My private personal happiness requires public interpersonal happiness.
Life and the
fulfilment of its needs, liberty to engage with others voluntarily, and the
pursuit of public happiness in freedom. These are our rights and
responsibilities in being human.
__________________
To overcome our political depression requires a reckoning with our
social habits or institutions that pull us down. Especially the disorder that makes
private happiness measured by individual wealth the goal of our social order
and the measure of its success. This is the disorder of subjecting politics to economy,
of making our community and its governance dependent on private prosperity
which in the America today is the domination and destruction of democracy by
neoliberal economics or American capitalism.
The confusion between liberty (free from) and freedom (free for)
explains the new anti-democrats who have arisen today. For they teach that, when
decisions are made and the social order is constructed democratically, people will be bound by limits and regulations and so lack liberty. But democracy is exactly
that space where all persons shape the social order to limit liberty. For it is only within limits that all can be equal and free. Even the commons, the space of freedom, the public has boundaries without which there is no freedom. A free state is also a rule of law.
Liberty
for autocrats, usually the rich and would-be rich, abounds in a social
order dominated by a liberal economy, i.e. a plutocracy. Freedom abounds in a social order governed by all who see each other as equals with
dignity by nature rather than by race, religion, status, or class. That is a democratic republic.
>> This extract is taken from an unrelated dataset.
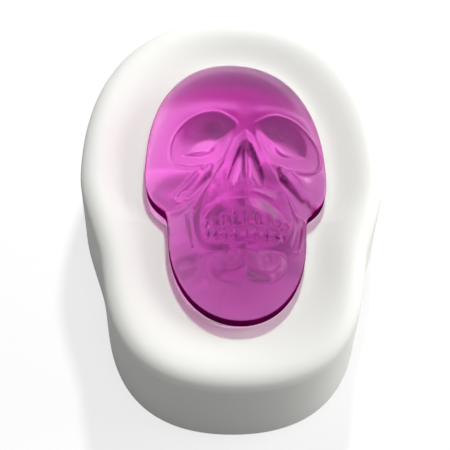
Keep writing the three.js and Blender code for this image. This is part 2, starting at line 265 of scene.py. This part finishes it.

How can we enjoy both liberty and freedom in our situation in
America today? How can we reclaim
democracy and resist autocracy? Those are the same questions.
To cure our political depression, we need to accept that democracy is threatened. Plutocrats reign
and sell their agenda to the public which are being reduced to individual
consumers. The measure of success for the nation is the quantity of production
and consumption, the worth of the dollar and of stocks, and the ability to force
this agenda on the rest of the world. We need to confront the plutocrats who engage in economic and cultural wars
to distract us from our political depression.
And we need to acknowledge our responsibility for this situation. We
need to accept that we in concert have the power to change this. To change our
addiction to wealth, we need to rely on our higher power which is the assembly
of free citizens in an open and just society. We need to resist the plutocratic,
anti-democratic forces of the Republic for which we stand. We need to renew and
reassert our democratic principles and institutions. As Jefferson advised, democratic rebellion is
the responsibility of each generation.